2024年4月20日(土)

古希バックパッカー海外放浪記

2023年2月5日

日本はインドネシアから何を学ぶべきか

ウブド郊外の公立博物館。『チップ不要、汚職撲滅』と宣言している。ガイドと称してチップをねだる博物館の職員に対する警告らしい。しかしインドネシアでは政治家・役人の汚職体質はなかなか変わらない模様

 日本はインドネシアに対して石油、石炭、LNGなどの資源供給国として重視する一方で政府開発援助(ODA)を通じたインフラ輸出先という経済的なパートナーとして位置付けている。果たしてそれだけなのだろうか?

 アキノ大統領時代にフィリピンから米軍が引き揚げスービック海軍基地やクラーク空軍基地が返還された。この頃から中国の海洋侵略が露骨になり歴史的にフィリピンが領有していた岩礁に突如として中国漁船の大群が押し寄せ埋め立てを開始。あれよあれよという間に滑走路が建設された。フィリピンから米軍が引き揚げても米比相互防衛条約は維持されていたにも関わらず中国の怒涛の海上基地建設は止められなかった。

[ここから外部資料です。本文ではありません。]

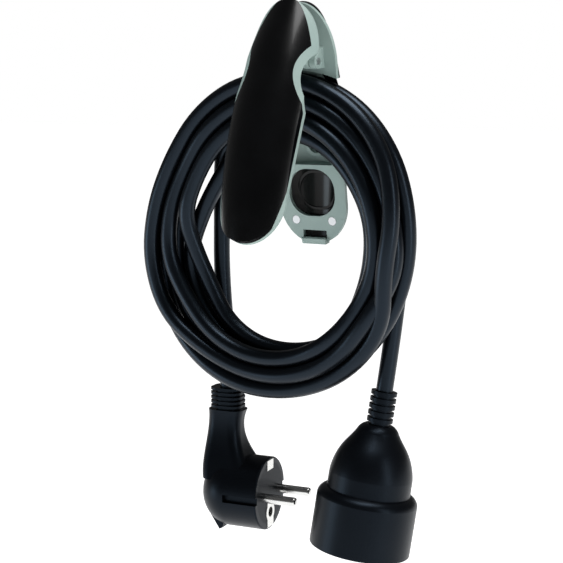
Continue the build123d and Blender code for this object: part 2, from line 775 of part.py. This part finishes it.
with BuildPart() as socket_strain_relief:
    rod(socket_plane, 0, 0, 0, boot_len, boot_r - 1.2)
    pitch = boot_len / boot_ribs
    for index in range(boot_ribs):
        rod(socket_plane, 0, 0, index * pitch, index * pitch + 0.55 * pitch, boot_r)
    rod(socket_plane, 0, 0, -1, boot_len + 1, cord_d / 2, Mode.SUBTRACT)
socket_strain_relief.part.label = "socket_strain_relief"

crimp_end = carrier_s - 3.0 - crimp
with BuildPart() as socket_crimps:
    for sign in (-1, 1):
        block(
            socket_plane,
            (sign * pin_pitch / 2, 0, crimp_end + crimp / 2),
            (crimp, crimp, crimp),
        )
socket_crimps.part.label = "socket_crimps"


def socket_point(x, y, z):
    return socket_plane.from_local_coords(Vector(x, y, z))


with BuildPart() as socket_wire_line:
    add(wire(socket_point(-pin_pitch / 2, 0, crimp_end), socket_point(-2.0, -1.2, socket_cord_in)))
socket_wire_line.part.label = "socket_wire_line"

with BuildPart() as socket_wire_neutral:
    add(wire(socket_point(pin_pitch / 2, 0, crimp_end), socket_point(2.0, -1.2, socket_cord_in)))
socket_wire_neutral.part.label = "socket_wire_neutral"

with BuildPart() as socket_wire_earth:
    bow_end = carrier_s - earth_strip_thick - crimp
    add(wire(socket_point(0, 0, bow_end), socket_point(0, 2.3, socket_cord_in)))
socket_wire_earth.part.label = "socket_wire_earth"


# ---- cord --------------------------------------------------------------------------------
def tube(points):
    """Round cord along a route whose corners are rounded as widely as its runs allow."""
    points = [Vector(*p) for p in points]
    radii = []
    for before, corner, after in zip(points, points[1:], points[2:]):
        bend = radians((corner - before).get_angle(after - corner))
        shorter = min((corner - before).length, (after - corner).length)
        radii.append(0.45 * shorter / tan(bend / 2))
    print("bend radii", [round(r, 1) for r in radii])
    with BuildPart(mode=Mode.PRIVATE) as cord:
        with BuildLine() as route:
            FilletPolyline(*points, radius=radii)
        with BuildSketch(Plane(origin=route.wire() @ 0, z_dir=route.wire() % 0)):
            Circle(cord_d / 2)
        sweep()
    return cord.part


with BuildPart() as plug_cord_end:
    rod(plug_up, handle_back, 0, plug_cord_in, relief_top, cord_d / 2)
plug_cord_end.part.label = "plug_cord_end"

handle_line = plug_point(0, 0, handle_back)
plug_tail = [
    plug_point(0, relief_top + twist_gap, handle_back),
    Vector(handle_line.X, handle_line.Y, plug_tail_bend),
    plug_tail_mid,
    plug_tail_turn,
    plug_tail_end,
]
with BuildPart() as plug_tail_cord:
    add(tube(plug_tail))
plug_tail_cord.part.label = "plug_tail_cord"

socket_tail = [
    socket_boot_top + socket_down * socket_cord_in,
    socket_boot_top - socket_down * socket_tail_out,
    socket_tail_mid,
    socket_tail_end,
]
with BuildPart() as socket_tail_cord:
    add(tube(socket_tail))
socket_tail_cord.part.label = "socket_tail_cord"

with BuildPart() as cord_coil:
    with BuildSketch(Plane.XZ.offset(-coil_back)):
        with BuildLine():
            Spline(*coil_outer, periodic=True)
        make_face()
        with BuildLine():
            Spline(*coil_inner, periodic=True)
        make_face(mode=Mode.SUBTRACT)
    extrude(amount=coil_depth)
    fillet(cord_coil.edges(), radius=coil_round)
    front = coil_back - coil_depth
    with BuildSketch(Plane.YZ.offset(-nest_cut[0])):
        with BuildLine():
            Polyline(
                (front - 1, nest_cut[1] + 1.0),
                (front + 8.0, -1.0),
                (front + 8.0, -20.0),
                (front - 1, -20.0),
                close=True,
            )
        make_face()
    extrude(amount=2 * nest_cut[0], mode=Mode.SUBTRACT)
cord_coil.part.label = "cord_coil"

# ---- exports -----------------------------------------------------------------------------
os.makedirs("parts", exist_ok=True)
export_step(back_cover.part, "parts/back_cover.step")
export_step(back_liner.part, "parts/back_liner.step")
export_step(back_screws.part, "parts/back_liner_screws.step")
export_step(front_cover.part, "parts/front_cover.step")
export_step(front_liner.part, "parts/front_liner.step")
export_step(front_screws.part, "parts/front_liner_screws.step")
export_step(hinge_pin.part, "parts/hinge_pin.step")
export_step(plug_grip.part, "parts/plug_grip.step")
export_step(plug_insert.part, "parts/plug_insert.step")
export_step(plug_pin_line.part, "parts/plug_pin_line.step")
export_step(plug_pin_neutral.part, "parts/plug_pin_neutral.step")
export_step(plug_earth_strap.part, "parts/plug_earth_strap.step")
export_step(plug_strain_relief.part, "parts/plug_strain_relief.step")
export_step(plug_crimps.part, "parts/plug_crimps.step")
export_step(plug_wire_line.part, "parts/plug_wire_line.step")
export_step(plug_wire_neutral.part, "parts/plug_wire_neutral.step")
export_step(plug_wire_earth.part, "parts/plug_wire_earth.step")
export_step(socket_body.part, "parts/socket_body.step")
export_step(socket_insert.part, "parts/socket_insert.step")
export_step(socket_contact_line.part, "parts/socket_contact_line.step")
export_step(socket_contact_neutral.part, "parts/socket_contact_neutral.step")
export_step(socket_earth_bow.part, "parts/socket_earth_bow.step")
export_step(socket_strain_relief.part, "parts/socket_strain_relief.step")
export_step(socket_crimps.part, "parts/socket_crimps.step")
export_step(socket_wire_line.part, "parts/socket_wire_line.step")
export_step(socket_wire_neutral.part, "parts/socket_wire_neutral.step")
export_step(socket_wire_earth.part, "parts/socket_wire_earth.step")
export_step(plug_cord_end.part, "parts/plug_cord_end.step")
export_step(plug_tail_cord.part, "parts/plug_tail_cord.step")
export_step(socket_tail_cord.part, "parts/socket_tail_cord.step")
export_step(cord_coil.part, "parts/cord_coil.step")

ALL = [
    back_cover, back_liner, back_screws, front_cover, front_liner, front_screws, hinge_pin,
    plug_grip, plug_insert, plug_pin_line, plug_pin_neutral, plug_earth_strap, plug_strain_relief,
    plug_crimps, plug_wire_line, plug_wire_neutral, plug_wire_earth,
    socket_body, socket_insert, socket_contact_line, socket_contact_neutral, socket_earth_bow,
    socket_strain_relief, socket_crimps, socket_wire_line, socket_wire_neutral, socket_wire_earth,
    plug_cord_end, plug_tail_cord, socket_tail_cord, cord_coil,
]
for made in ALL:
    box = made.part.bounding_box()
    low = tuple(round(v, 1) for v in box.min)
    high = tuple(round(v, 1) for v in box.max)
    print(made.part.label, len(made.part.solids()), round(made.part.volume), low, high)
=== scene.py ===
"""Looks of a coiled extension lead hanging from a hinged cable clip.

Metres, in the model's own frame: +Z up, +X right, +Y towards the wall, with the origin
at the clip's wall screw. The camera and the cord come first, then the finishes and the studio.
"""

import json
from math import cos, hypot, radians, sin

import bpy
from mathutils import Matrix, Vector


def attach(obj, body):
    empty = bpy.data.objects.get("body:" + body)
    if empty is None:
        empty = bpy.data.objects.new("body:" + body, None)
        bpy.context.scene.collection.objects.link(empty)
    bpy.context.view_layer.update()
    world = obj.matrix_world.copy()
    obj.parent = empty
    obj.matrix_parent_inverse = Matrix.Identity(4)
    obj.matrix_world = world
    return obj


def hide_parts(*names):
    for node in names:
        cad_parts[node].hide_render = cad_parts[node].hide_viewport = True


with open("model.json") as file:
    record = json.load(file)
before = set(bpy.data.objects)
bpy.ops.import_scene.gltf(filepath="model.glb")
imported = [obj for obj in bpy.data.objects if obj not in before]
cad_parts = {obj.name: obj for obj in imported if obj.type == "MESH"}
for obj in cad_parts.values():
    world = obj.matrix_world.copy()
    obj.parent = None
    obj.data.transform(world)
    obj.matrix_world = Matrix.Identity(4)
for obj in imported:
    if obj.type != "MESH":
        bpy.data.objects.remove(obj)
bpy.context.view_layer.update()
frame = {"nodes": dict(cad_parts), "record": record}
scene = bpy.context.scene
nodes = frame["nodes"]
MM = 0.001


# ---- camera --------------------------------------------------------------------------
view_turn, view_rise = radians(30), radians(8)
view_distance = 0.651
look_at = Vector((-0.0107, -0.020, -0.0675))
sight = Vector((-sin(view_turn) * cos(view_rise), cos(view_turn) * cos(view_rise), -sin(view_rise)))
lens = bpy.data.cameras.new("camera")
lens.lens = 85
lens.sensor_width = 36
lens.clip_end = 50
camera = bpy.data.objects.new("camera", lens)
camera.location = look_at - sight * view_distance
camera.rotation_euler = sight.to_track_quat("-Z", "Y").to_euler()
scene.collection.objects.link(camera)
scene.camera = camera

# ---- cord ----------------------------------------------------------------------------
CORD_R = 4.2
MIDDLE = (-16.0, -46.0)        # middle of the coil, X and Z, mm
BACK_ROW, FRONT_ROW = -14.7, -23.1
TURNS = 6
STEPS = 16                     # route points in one turn
OVERRUN = 34.0                 # degrees of cord before the first top and past the last one
TURN_STARTS = 40.0             # degrees before its top at which a turn is counted
LAST_PASS_ENDS = 60            # degrees past the top until which the seventh pass is there
SPLINE_SWELL = 1.012           # the smooth cord runs a little inside its route points
PUSHES = 80                    # rounds of pushing turns apart

# A turn moves to the next one's place on its way up the left side, the last turn first.
MOVE_FROM, MOVE_LAG, MOVE_OVER = 185, 14, 42    # degrees
CLIP_PITCH = 8.45              # between passes of the cord in the clip
CLIP_REACH = 28                # degrees over which the clip lets go of the cord
SLACK, SLACK_DEPTH = 1.3, 0.8  # waviness outside the clip, mm, and its share in depth
SLACK_TURN = 1.9               # how far the waves move on from turn to turn, radians

# Outside and inside radius of the bundle, clockwise from its top in steps of 30 degrees.
OUTSIDE = [82, 81, 77, 71, 73, 75, 77.5, 80.5, 81.5, 71.5, 70, 76]
INSIDE = [47, 49, 50, 52, 53, 57, 55, 49, 43, 38, 39, 42]

# Where each pass of the cord lies in the clip: its layer, and its row from the top.
PLACES = [
    (BACK_ROW, 2), (BACK_ROW, 3), (FRONT_ROW, 2), (FRONT_ROW, 1), (FRONT_ROW, 0),
    (BACK_ROW, 0), (BACK_ROW, 1),
]


def ring(values, angle):
    """Value at an angle, between two entries of a ring of twelve."""
    place = (angle % 360) / 30
    low = int(place)
    part = ease(place - low)
    return values[low % 12] * (1 - part) + values[(low + 1) % 12] * part


def ease(value):
    """Smooth step from 0 to 1."""
    value = min(1.0, max(0.0, value))
    return value * value * (3 - 2 * value)


def wanted(turn, angle):
    """Radius and depth that a turn would take at an angle, before its neighbours push it."""
    moved = ease((angle - MOVE_FROM - (TURNS - 1 - turn) * MOVE_LAG) / MOVE_OVER)
    last = min(turn + 1, len(PLACES) - 1)
    layer = PLACES[turn][0] * (1 - moved) + PLACES[last][0] * moved
    row = PLACES[turn][1] * (1 - moved) + PLACES[last][1] * moved
    outer = ring(OUTSIDE, angle) - CORD_R
    inner = ring(INSIDE, angle) + CORD_R
    in_clip = ease(1.6 - abs((angle + 180) % 360 - 180) / CLIP_REACH)
    loose = SLACK * sin(radians(angle) * 2 + turn * SLACK_TURN) * (1 - in_clip)
    radius = outer - (outer - inner) * row / 3
    clip_radius = outer - CLIP_PITCH * row
    radius = radius * (1 - in_clip) + clip_radius * in_clip + loose
    return [radius, layer + SLACK_DEPTH * loose]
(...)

 米軍は当然ながら当初から駆逐艦を派遣するなどして監視態勢を敷いていた。しかし米比相互防衛条約や国際法上、中国とフィリピンの間で軍事衝突が起こらないと米軍は中国艦船に対して実力行使ができなかったのである。最大の貿易相手国である中国との関係を配慮してフィリピン政府は強硬策を取らなかった。

 こうした隣国フィリピンの経緯を間近で見ていたインドネシアはジョコ大統領の指揮の下で違法中国船強制拿捕爆破という実力行使を行ったのである。これはナツナ諸島領有を巡る紛争に関しても中国に対して明確な警告となった。

 その一方で中国の一帯一路政策に対してジョコ大統領は就任早々にアジアインフラ銀行への参加を表明して戦略的包括パートナーシップの下で多数の大型プロジェクトに着手したのである。

 日本は米国の大統領や関係大臣が「尖閣列島は日米安保条約の対象範囲に入る」と明言することで安堵しているが浅慮の極みである。フィリピンの事例でも明白なように日本と中国が軍事衝突して戦争状態に入らない限り米軍は動かないし動けないことを前提にして国防を考えるべきではないか。

 そもそも日本が中国に対して本気で戦う国民的覚悟と物理的反撃能力なくして米軍も国際社会も助けてくれないという冷徹な哲理をロシアのウクライナ侵攻で日本国民は学んだのではないか。